Required task: Print the first line of the material below and each line after it, exactly as written, ending with the line that contains "Metallic=1.0, Roughness=rough, Normal=normal)".

Source data:
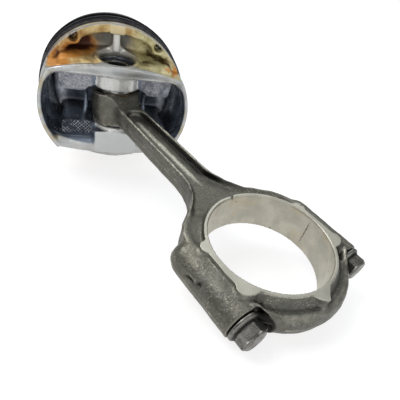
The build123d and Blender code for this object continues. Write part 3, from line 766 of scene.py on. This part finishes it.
def forged_steel():
    m = Shade("forged_steel")
    at = m.place()
    machined = m.field("machined")
    patch = m.noise(at, 6.0, 5.0, 0.6)
    grain = m.noise(at, 1.1, 3.0, 0.6)
    fine = m.noise(at, 0.35, 2.0, 0.6, stretch=(0.35, 0.35, 2.5))
    pits = m.times(m.span(m.cells(at, 3.6), 0.13, 0.07), m.span(m.noise(at, 12.0, 2.0), 0.48, 0.56))
    speck = m.cells(at, 0.9)
    is_machined = m.span(machined, 0.4, 0.6)
    skin = forged_skin(m, at, grain, patch, speck)
    colour = m.mix(is_machined, skin, machined_steel(m, at, fine, pits))
    edge = m.span(m.absolute(m.math("SUBTRACT", machined, 0.5)), 0.45, 0.2)
    colour = m.mix(m.times(edge, 0.35), colour, (0.26, 0.25, 0.21))
    rough_skin = m.span(patch, 0.3, 0.7, 0.42, 0.58)
    rough_face = m.span(fine, 0.3, 0.7, 0.38, 0.50)
    relief = m.math("ADD", m.times(speck, 0.6), grain)
    normal = m.bump(m.times(relief, m.math("SUBTRACT", 1.0, machined)), 0.11)
    normal = m.bump(m.times(fine, machined), 0.012, normal)
    normal = m.bump(m.times(pits, -1.0), 0.08, normal)
    rough = m.blend(is_machined, rough_skin, rough_face)
    return m.finish(Base_Color=colour, Metallic=1.0, Roughness=rough, Normal=normal)


def turned_alloy(m, at, patch, lines):
    """Skirt and lands: turned, and brown with varnish towards the corners."""
    _, across, _ = m.axes(at)
    bare = m.mix(m.span(patch, 0.35, 0.70), (0.43, 0.435, 0.435), (0.32, 0.33, 0.33))
    bare = m.mix(m.span(lines, 0.35, 0.70, 0.0, 0.30), bare, (0.70, 0.70, 0.69))
    to_corner = m.span(m.absolute(across), 26.0, 40.0, 0.12, 0.70)
    smear = m.span(m.noise(at, 12.0, 5.0, 0.6), 0.46, 0.64)
    return m.mix(m.times(smear, to_corner), bare, (0.42, 0.36, 0.22))


def stained_casting_and_painted_light(m, at, patch, cloud, ridge):
    """Side pockets: gold and olive from hot oil, burnt in places, clean in the middle, with painted highlights on
    edges, painted shade in corners, and a bare rib painted brighter than its shade.
    """
    _, across, _ = m.axes(at)
    gold = m.mix(m.span(cloud, 0.34, 0.66), (0.44, 0.30, 0.110), (0.70, 0.56, 0.28))
    gold = m.mix(m.span(m.noise(at, 2.2, 4.0, 0.6), 0.50, 0.72, 0.0, 0.4), gold, (0.27, 0.18, 0.06))
    ledge = m.mix(m.span(cloud, 0.36, 0.66), (0.36, 0.22, 0.070), (0.58, 0.45, 0.22))
    gold = m.mix(m.times(m.field("ledge"), 0.8), gold, ledge)
    olive = m.mix(m.span(cloud, 0.36, 0.64), (0.43, 0.375, 0.180), (0.64, 0.59, 0.35))
    gold = m.mix(m.span(across, 6.0, 16.0), gold, olive)
    clean = m.mix(m.span(patch, 0.35, 0.68), (0.21, 0.205, 0.18), (0.125, 0.12, 0.10))
    stained = m.mix(m.field("clean"), gold, clean)
    stained = m.mix(m.ragged("orange", cloud), stained, (0.55, 0.240, 0.045))
    stained = m.mix(m.ragged("streak", cloud), stained, (0.095, 0.062, 0.020))
    stained = m.mix(m.ragged("burn", cloud), stained, (0.060, 0.016, 0.006))
    # Painted highlights on standing edges, and painted shade in the corners.
    stained = m.mix(m.span(ridge, 0.16, 0.40, 0.0, 0.7), stained, (0.60, 0.56, 0.45))
    stained = m.mix(m.span(ridge, -0.12, -0.40, 0.0, 0.45), stained, (0.08, 0.055, 0.03))
    # Bare rib painted brighter than its shade, and a painted highlight on the top of the boss ring.
    stained = m.mix(m.times(m.field("silver"), 0.95), stained, (0.97, 0.96, 0.92))
    return m.mix(m.times(m.field("ledge_pad"), 0.8), stained, (0.66, 0.56, 0.34))


def knurl(m, at, cloud):
    """Crackled grey on the upper shelves; the lower ones are painted black as shade, under a bright crosshatch."""
    up, _, _ = m.axes(at)
    crackle = m.span(m.cells(at, 1.8, "DISTANCE_TO_EDGE"), 0.12, 0.03)
    crackle = m.times(crackle, m.span(cloud, 0.62, 0.46, 0.0, 0.7))
    grey = m.mix(m.span(cloud, 0.40, 0.62), (0.27, 0.28, 0.315), (0.17, 0.18, 0.21))
    grey = m.mix(crackle, grey, (0.52, 0.53, 0.56))
    scraped = m.times(m.math("POWER", m.hatch(at, 2.3), 2.0), m.span(cloud, 0.42, 0.56))
    # Lower shelves painted black as shade.
    black = m.mix(scraped, (0.024, 0.030, 0.046), (0.50, 0.52, 0.54))
    return m.mix(m.span(up, -4.0, 4.0), black, grey)


def oily_inside_and_painted_light(m, at, patch, cloud, ridge, lines):
    """Blue-black oil film inside, with painted highlights on edges, streaks of painted reflection and a patch of
    painted shade; knurled shelves; and the turned faces of the bosses and the lip.
    """
    navy = m.mix(m.span(patch, 0.35, 0.68), (0.155, 0.185, 0.235), (0.078, 0.096, 0.130))
    navy = m.mix(m.span(m.noise(at, 15.0, 3.0), 0.44, 0.60, 0.0, 0.75), navy, (0.030, 0.034, 0.044))
    # Painted highlight on standing edges.
    navy = m.mix(m.span(ridge, 0.08, 0.35), navy, (0.30, 0.32, 0.36))
    # Painted reflections in streaks on the inner walls and the roof.
    navy = m.mix(m.times(m.field("sheen"), 0.95), navy, (0.78, 0.82, 0.88))
    navy = m.mix(m.times(m.field("shade"), 0.85), navy, (0.022, 0.020, 0.020))
    navy = m.mix(m.field("knurl"), navy, knurl(m, at, cloud))
    boss = m.mix(m.span(lines, 0.35, 0.70), (0.58, 0.58, 0.56), (0.43, 0.43, 0.415))
    return m.mix(m.math("MAXIMUM", m.field("boss"), m.field("lip")), navy, boss)


def piston_metal():
    m = Shade("piston_metal")
    at = m.place()
    machined = m.field("machined")
    ridge = m.field("ridge")
    inside = m.field("inside")
    outside = m.field("outside")
    crown = m.field("crown")
    patch = m.noise(at, 7.0, 5.0, 0.6)
    cloud = m.noise(at, 4.0, 5.0, 0.65)
    grain = m.noise(at, 0.9, 3.0, 0.6)
    _, _, height = m.axes(at)
    lines = m.noise(m.node("CombineXYZ", Z=height).outputs[0], 0.5, 2.0, 0.6)

    colour = m.mix(outside, turned_alloy(m, at, patch, lines), stained_casting_and_painted_light(m, at, patch, cloud, ridge))
    colour = m.mix(inside, colour, oily_inside_and_painted_light(m, at, patch, cloud, ridge, lines))
    colour = m.mix(m.times(m.field("pad"), 0.8), colour, (0.52, 0.53, 0.53))
    soot = m.span(m.noise(at, 16.0, 6.0, 0.6), 0.36, 0.66)
    soot = m.mix(soot, (0.034, 0.030, 0.027), (0.085, 0.076, 0.064))
    soot = m.mix(m.span(ridge, 0.03, 0.12, 0.0, 0.6), soot, (0.22, 0.20, 0.17))
    colour = m.mix(crown, colour, soot)

    dull = m.math("MAXIMUM", outside, crown)
    metallic = m.math("SUBTRACT", 1.0, m.times(m.math("MAXIMUM", dull, inside), 0.5))
    rough = m.math("ADD", m.span(patch, 0.3, 0.7, 0.32, 0.46), m.times(dull, 0.10))
    rough = m.math("SUBTRACT", rough, m.times(inside, 0.10))
    normal = m.bump(m.times(grain, m.math("SUBTRACT", 1.0, machined)), 0.12)
    normal = m.bump(m.times(m.hatch(at, 1.5), m.field("knurl")), -0.25, normal)
    normal = m.bump(m.times(lines, machined), 0.012, normal)
    return m.finish(Base_Color=colour, Metallic=metallic, Roughness=rough, Normal=normal)


def bolt_steel():
    """Black bolts whose edges and flats are rubbed bright by wear, with painted shade in their creases and under
    their flanges.
    """
    m = Shade("bolt_steel")
    at = m.place()
    ridge = m.field("ridge")
    patch = m.noise(at, 3.0, 5.0, 0.6)
    grain = m.noise(at, 0.6, 3.0, 0.6)
    steel = m.mix(m.span(patch, 0.35, 0.68), (0.175, 0.170, 0.155), (0.065, 0.062, 0.056))
    steel = m.mix(m.span(grain, 0.40, 0.75, 0.0, 0.5), steel, (0.34, 0.33, 0.30))
    steel = m.mix(m.times(m.span(ridge, 0.04, 0.15), 0.95), steel, (0.80, 0.79, 0.75))
    # Painted shade in the creases.
    steel = m.mix(m.span(ridge, -0.04, -0.20), steel, (0.012, 0.012, 0.010))
    # Painted shade in the corner under the head and under the flange.
    steel = m.mix(m.times(m.field("oil"), 0.92), steel, (0.010, 0.010, 0.009))
    rough = m.span(patch, 0.3, 0.7, 0.34, 0.50)
    return m.finish(Base_Color=steel, Metallic=1.0, Roughness=rough, Normal=m.bump(grain, 0.05))


def small_metal(name, light, dark, rough):
    """Turned or ground metal of a small part, with smears of oil and fine marks."""
    m = Shade(name)
    at = m.object_mm()
    patch = m.noise(at, 4.0, 4.0, 0.6)
    fine = m.noise(at, 0.25, 2.0, 0.6)
    colour = m.mix(m.span(patch, 0.35, 0.68), light, dark)
    colour = m.mix(m.span(fine, 0.45, 0.80, 0.0, 0.35), colour, tuple(min(1.0, 1.5 * c) for c in light))
    roughness = m.span(patch, 0.3, 0.7, rough, rough + 0.14)
    return m.finish(Base_Color=colour, Metallic=1.0, Roughness=roughness, Normal=m.bump(fine, 0.02))


def dress(pieces, material):
    """Give pieces their one material."""
    for piece in pieces:
        piece.data.materials.clear()
        piece.data.materials.append(material)


dress([rod_piece, cap_piece], forged_steel())
dress([piston_piece], piston_metal())
dress(bolts, bolt_steel())

# CAD nodes that keep their own meshes
finishes = {
    "top_compression_ring": small_metal("ring_steel", (0.035, 0.035, 0.04), (0.012, 0.012, 0.016), 0.28),
    "second_compression_ring": small_metal("ring_iron", (0.05, 0.05, 0.055), (0.02, 0.02, 0.024), 0.36),
    "oil_ring_upper_rail": small_metal("rail_steel", (0.09, 0.09, 0.10), (0.04, 0.04, 0.05), 0.30),
    "wrist_pin": small_metal("pin_steel", (0.34, 0.34, 0.34), (0.18, 0.18, 0.18), 0.20),
    "circlip_upper": small_metal("circlip_steel", (0.22, 0.22, 0.22), (0.10, 0.10, 0.10), 0.28),
    # Bronze painted dark as shade, where the bushing's end shows in the gap under the boss.
    "small_end_bushing": small_metal("bushing_bronze", (0.110, 0.080, 0.052), (0.055, 0.043, 0.030), 0.36),
}
same_as = {
    "oil_ring_lower_rail": "oil_ring_upper_rail",
    "oil_ring_expander": "oil_ring_upper_rail",
    "circlip_lower": "circlip_upper",
}
for name in list(finishes) + list(same_as):
    material = finishes[same_as.get(name, name)]
    for slot in nodes[name].material_slots:
        slot.material = material

# ---------------------------------------------------------------- floor, light and camera
FLOOR_RADIUS = 3.0
FLOOR_DROP = 0.0003  # below the lowest point of the CAD
FLOOR_GLOW = 0.76
SKY_GLOW = 0.24

floor_height = cad_box[0][2] - FLOOR_DROP
bpy.ops.mesh.primitive_circle_add(
    vertices=96, radius=FLOOR_RADIUS, fill_type="NGON", location=(0, 0, floor_height)
)
floor = bpy.context.object
floor.name = "floor"
pale = Shade("floor_pale")
speckle = pale.noise(pale.object_mm(), 3.0, 3.0)
tone = pale.mix(speckle, (0.36, 0.36, 0.36), (0.34, 0.34, 0.34))
pale.finish(Base_Color=tone, Roughness=0.8, Emission_Color=(1.0, 1.0, 1.0), Emission_Strength=FLOOR_GLOW)
floor.data.materials.append(pale.material)


def soft_sun(name, shines_from, strength, spread, colour=(1, 1, 1)):
    """Distant lamp as broad as spread degrees, which shines from a way given in the rod's frame."""
    lamp = bpy.data.lights.new(name, "SUN")
    lamp.energy = strength
    lamp.angle = math.radians(spread)
    lamp.color = colour
    holder = bpy.data.objects.new(name, lamp)
    bpy.context.scene.collection.objects.link(holder)
    way = Vector(ROD[1] @ np.array(shines_from, float))
    holder.rotation_euler = way.to_track_quat("Z", "Y").to_euler()


soft_sun("key", (-0.66, -0.30, 0.72), strength=1.7, spread=40)
soft_sun("back", (-0.50, 0.56, 0.66), strength=0.7, spread=50, colour=(0.96, 0.98, 1.0))
soft_sun("front", (0.60, -0.62, 0.50), strength=0.7, spread=40)
soft_sun("open_end", (0.80, 0.20, 0.55), strength=0.7, spread=50)

# The camera sees a white sky, and the object is lit by a dimmer one.
world = bpy.data.worlds.new("studio")
bpy.context.scene.world = world
world.use_nodes = True
sky = world.node_tree
sky.nodes.clear()
shown = sky.nodes.new("ShaderNodeBackground")
lit = sky.nodes.new("ShaderNodeBackground")
either = sky.nodes.new("ShaderNodeMixShader")
path = sky.nodes.new("ShaderNodeLightPath")
sky_out = sky.nodes.new("ShaderNodeOutputWorld")
shown.inputs[0].default_value = (1, 1, 1, 1)
shown.inputs[1].default_value = 1.0
lit.inputs[0].default_value = (0.95, 0.98, 1.0, 1)
lit.inputs[1].default_value = SKY_GLOW
sky.links.new(path.outputs["Is Camera Ray"], either.inputs[0])
sky.links.new(lit.outputs[0], either.inputs[1])
sky.links.new(shown.outputs[0], either.inputs[2])
sky.links.new(either.outputs[0], sky_out.inputs[0])

CAMERA_PLACE = (54.24, -107.64, 113.88)  # in ROD, like the two directions below
CAMERA_UP = (-0.6301, 0.2863, 0.7218)
CAMERA_BACK = (0.4991, -0.5629, 0.6589)
CAMERA_SENSOR = 36.0
CAMERA_LENS = 31.557
CAMERA_SHIFT = (-0.0164, 0.0394)

camera = bpy.data.objects.new("camera", bpy.data.cameras.new("camera"))
bpy.context.scene.collection.objects.link(camera)
back = Vector(ROD[1] @ np.array(CAMERA_BACK)).normalized()
up = Vector(ROD[1] @ np.array(CAMERA_UP))
right = up.cross(back).normalized()
up = back.cross(right)
camera_pose = Matrix((right, up, back)).transposed().to_4x4()
camera_pose.translation = Vector(to_shared(np.array(CAMERA_PLACE), ROD))
camera.matrix_world = camera_pose
camera.data.sensor_width = CAMERA_SENSOR
camera.data.lens = CAMERA_LENS
camera.data.shift_x, camera.data.shift_y = CAMERA_SHIFT
camera.data.clip_start = 0.005
bpy.context.scene.camera = camera
bpy.context.scene.view_settings.view_transform = "Standard"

Expected output:
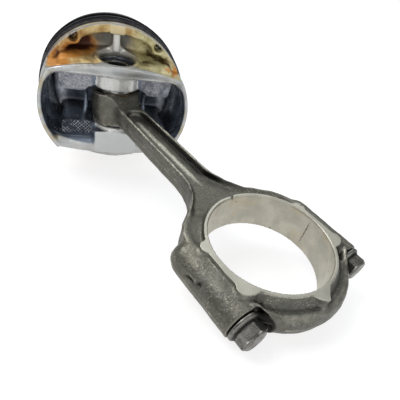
The build123d and Blender code for this object continues. Write part 3, from line 766 of scene.py on. This part finishes it.
def forged_steel():
    m = Shade("forged_steel")
    at = m.place()
    machined = m.field("machined")
    patch = m.noise(at, 6.0, 5.0, 0.6)
    grain = m.noise(at, 1.1, 3.0, 0.6)
    fine = m.noise(at, 0.35, 2.0, 0.6, stretch=(0.35, 0.35, 2.5))
    pits = m.times(m.span(m.cells(at, 3.6), 0.13, 0.07), m.span(m.noise(at, 12.0, 2.0), 0.48, 0.56))
    speck = m.cells(at, 0.9)
    is_machined = m.span(machined, 0.4, 0.6)
    skin = forged_skin(m, at, grain, patch, speck)
    colour = m.mix(is_machined, skin, machined_steel(m, at, fine, pits))
    edge = m.span(m.absolute(m.math("SUBTRACT", machined, 0.5)), 0.45, 0.2)
    colour = m.mix(m.times(edge, 0.35), colour, (0.26, 0.25, 0.21))
    rough_skin = m.span(patch, 0.3, 0.7, 0.42, 0.58)
    rough_face = m.span(fine, 0.3, 0.7, 0.38, 0.50)
    relief = m.math("ADD", m.times(speck, 0.6), grain)
    normal = m.bump(m.times(relief, m.math("SUBTRACT", 1.0, machined)), 0.11)
    normal = m.bump(m.times(fine, machined), 0.012, normal)
    normal = m.bump(m.times(pits, -1.0), 0.08, normal)
    rough = m.blend(is_machined, rough_skin, rough_face)
    return m.finish(Base_Color=colour, Metallic=1.0, Roughness=rough, Normal=normal)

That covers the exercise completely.